Por Álvaro Vargas Llosa
Aunque en política no hay muertos sino heridos de gravedad, convengamos en que el Acuerdo Transpacífico (TPP, en inglés) está más muerto que vivo tras el anuncio de Trump confirmando el inminente retiro de Estados Unidos y la declaración de Shinzo Abe, desde Japón, afirmando que este tratado “carece de sentido” sin la participación estadounidense.
Podemos negar la realidad diciendo que el TPP seguirá adelante sin Estados Unidos, pero si los participantes decidieran darle continuidad, cobraría forma algo distinto, como lo fue, en los remotos inicios de este proceso, el Acuerdo P4 entre Chile, Singapur, Nueva Zelandia y Brunei.

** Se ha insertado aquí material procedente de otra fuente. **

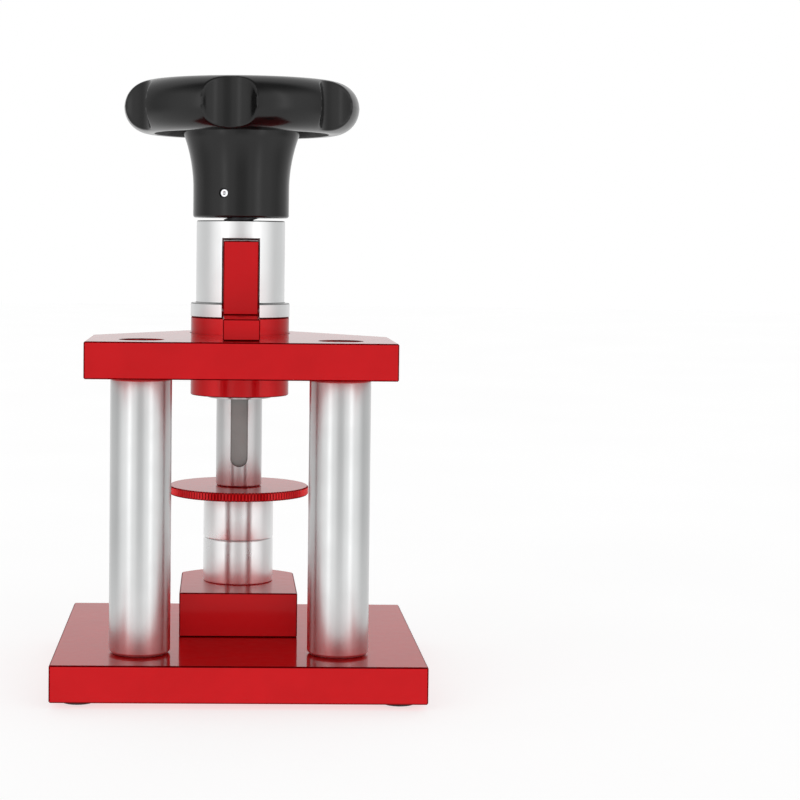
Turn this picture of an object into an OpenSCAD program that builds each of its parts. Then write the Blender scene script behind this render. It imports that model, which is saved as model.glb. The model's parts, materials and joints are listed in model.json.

Lo esencial del TPP era la conexión entre Estados Unidos y Japón, uno de los cuales sabemos que no estará y el otro de los cuales dice que sin el primero estar allí carece de sentido. El principal interés de Washington y de Japón no era comercial sino político: apuntaba a contener a China. Había también un interés subordinado al anterior que sí era comercial. Pero tenía que ver, precisamente, con Estados Unidos y Japón, que no han suscrito un TLC bilateral y de esta forma podían acordar uno de un modo más disimulado, es decir, más presentable de cara a los respectivos electorados y clases dirigentes.
Si obviamos el objetivo político y nos centramos en el comercial, hay que empezar por entender que Japón tenía interés en el mercado estadounidense, cuyo tamaño es cuatro veces mayor que el suyo. Un TPP sin Estados Unidos tendría un cierto atractivo comercial para Tokio si no contara ya con acuerdos económicos con Canadá y Australia, la tercera y cuarta economías en tamaño dentro del grupo de 12 suscriptores, pero da la casualidad de que los tiene. Las economías que quedan pesan poco por sí solas y en cualquier caso Japón también tiene acuerdos con algunas de ellas. Por tanto, no será Tokio quien encabece el esfuerzo por llevar adelante el TPP sin Estados Unidos.
Es por esto mismo que han sido sobre todo los países latinoamericanos los que, tanto en Lima durante la reunión de la Apec como tras conocerse la declaración de Trump, han insistido en seguir adelante. Desde Asia, la voz que se ha oído con más fuerza ha sido la de Japón, lo que equivale a un certificado de defunción para este tratado. Como la política está llena de Lázaros, no puede descartarse que reviva dentro de algún tiempo en términos parecidos a los anteriores. Pero seamos serios: pasarán varios años. No caigamos en la tentación de confundir un acuerdo que pueda darse a continuación a escala mucho más pequeña entre un grupo de países del Pacífico y lo que acaba de morir, que tenía otro significado por su tamaño, su dimensión política y el contexto global en que se negoció.
Vivimos un resurgimiento del populismo nacionalista en los países desarrollados, justo en el momento en que América Latina va, o pretende ir, en dirección contraria. Desde 2008 se han erigido más de cuatro mil medidas proteccionistas en el mundo. Los países del G-7, es decir, los más ricos, han adoptado el mayor número de medidas contra el libre comercio, seguidos por los Bric, aunque en uno de estos cuatro, Brasil, soplen ahora vientos de cambio y en otro, India, se siga proclamando aspiraciones reformistas aun cuando la realidad se ha empeñado en postergar su realización.
Para la Alianza del Pacífico, hoy menos impetuosa que hace pocos años, aquí va un reto interesante: convertirse en un pequeño bastión del libre comercio en un mundo donde los grandes se apartan de él.